SUN VALLEY, Idaho – Town officials in Sun Valley are moving to a cap on the size of homes. The average size of homes is now 3,500 square feet, and the mayor and city council had wanted a cap of 10,000 square feet, the cap imposed in Jackson, Wyo. The intent, Mayor Jon Thorson said, was to “protect the integrity of Sun Valley.”

But the planning commission achieved a consensus of 12,000 square feet. The cap is being rushed, explains the Idaho Mountain Express, as Idaho voters in November will vote on a proposal, modeled after a similar one approved by Oregon voters two years ago, that will require Idaho counties and cities to pay landowners whose property values are decreased by land-use laws.

Park City studying Reno

PARK CITY, Utah – A delegation of city officials and business leaders from Park City this year is going to the Reno-Lake Tahoe region. The delegation every fall goes to a different resort area because, explains tour organizer Myles Rademan, “Anytime you get out of your own zip code, it opens your eyes.”
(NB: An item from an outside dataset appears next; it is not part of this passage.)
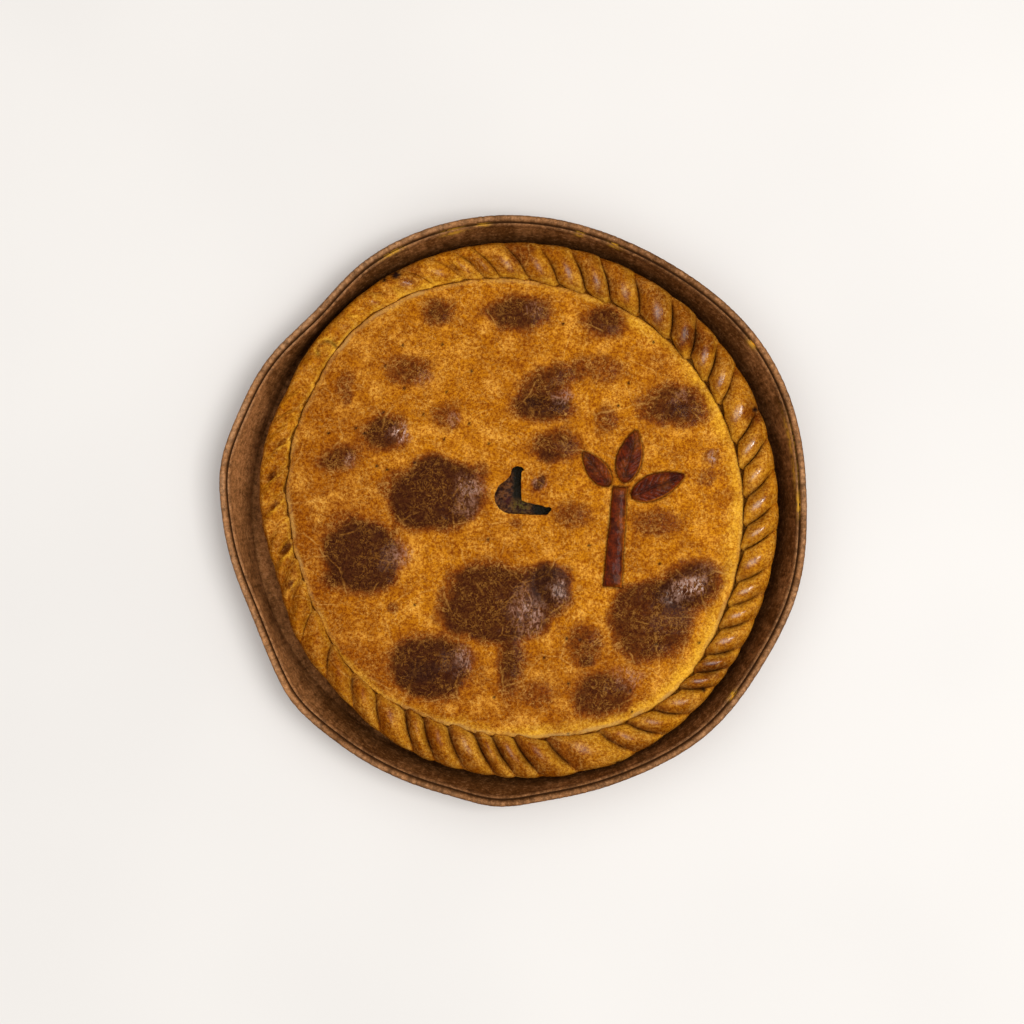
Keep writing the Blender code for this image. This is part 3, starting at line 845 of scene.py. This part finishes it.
def crust_shape():
    """The points of the crust, and the measures of its rope that its colours need."""
    start, share, number, width = (values[:, None] for values in strand_grid())
    rows = smooth_rows(CRUST_ROWS, ROPE_ROWS).T[:, None, :]
    across, offset, steep, flat, inward, upward, outward, lean, sharp, crack = rows
    random = np.random.default_rng(11).uniform(-1.0, 1.0, len(CREASES))[number]
    other = np.random.default_rng(12).uniform(0.0, 1.0, len(CREASES))[number]
    angle = start + CREASE_LEAN * lean
    groove, side = groove_radius(angle), crust_radius(angle)
    base = groove + across * (side - groove) + offset
    base = base + seam_wander(angle) * unit(1.0 - 5.0 * across)
    flatness = unit(swell(angle, 0.0, FLAT_ROPE))
    free = rope_gap(angle)
    crown = np.clip(swell(angle, TWIST_DEPTH, TWIST_CHANGES), 0.3, 3.0) * (1.0 + 0.2 * random)
    crisp = unit(swell(angle, 1.0, ((150, -0.7, 38), (195, -0.3, 14))))
    lit = -np.sin(np.radians(angle))
    lopsided = share ** (1.0 + 0.4 * lit)
    cushion = np.sin(math.pi * lopsided) ** (1.9 - 1.2 * crisp)
    valley = ROPE_VALLEY * (cushion - 1.0) * np.clip(crown / TWIST_DEPTH, 0.0, 1.3)
    tip = 1.25 * smoothstep(0.0, 0.14, share) * (1.0 - share) ** 0.8
    inner = (across < 0.2) * bell(steep, 24.4, 2.4)
    gap = inner * (0.2 + 0.8 * free) * 0.75 * smoothstep(0.62, 1.0, share)
    crease = np.minimum(share, 1.0 - share) * width
    notch = 0.45 * sharp * bell(crease, 0.0, 0.7) * crown / TWIST_DEPTH
    x = base * np.cos(np.radians(angle))
    y = base * np.sin(np.radians(angle))
    curl = curl_line(x, y) * sharp
    lumps = 0.22 * rough(angle * 2.6, steep * 1.3, 5.0, 61) * unit(upward + outward)
    wrinkles = 0.16 * noise(angle * 2.5 + across * 9.0, across * 24.0, 1.5, 62) * sharp
    closing = 0.9 * (1.0 - free) * (across < 0.05) * bell(steep, 24.9, 1.6)
    radius = base - closing + (gap - inward * tip) * crown + outward * (cushion * crown + lumps)
    rise = steep + (flat - steep) * flatness + upward * (cushion * crown + valley + lumps)
    pit, ridge = rope_pits(x, y, sharp)
    ruffle = noise(0.64 * x + 0.77 * y, 0.19 * x - 0.16 * y, 2.2, 69)
    ruffle = ruffle * swell(angle, 0.0, ((118, 1.0, 22), (178, 0.5, 22))) * sharp
    rise = rise + wrinkles - notch - 1.3 * curl - 1.5 * pit + 0.4 * ridge + 0.35 * ruffle
    points = on_circle(radius, angle, rise)
    points[:, 0, 2] = CRUST_FLOOR
    points[:, -1, 2] = CRUST_FOOT
    return points, (angle, share, across, rise, crease, sharp, crack, crown, flatness, free, crisp, lit,
                    lopsided, curl, pit, ridge, ruffle, other)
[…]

Reno is known as a gambling town, but the economy has been shifting, notes The Park Record. Whereas gaming revenues once provided 80 to 90 per cent of the revenues, it’s now down to about 50 per cent.

Rademan suggests that the shift might be instructive for Park City. Because of global warming, skiing might be providing fewer revenues for Park City in the future. Bill Malone, executive director of the Park City Chamber/Bureau, similarly notes that Park City might well learn about how to market summer from the Lake Tahoe area. “They do a spectacular amount of summer business,” he says.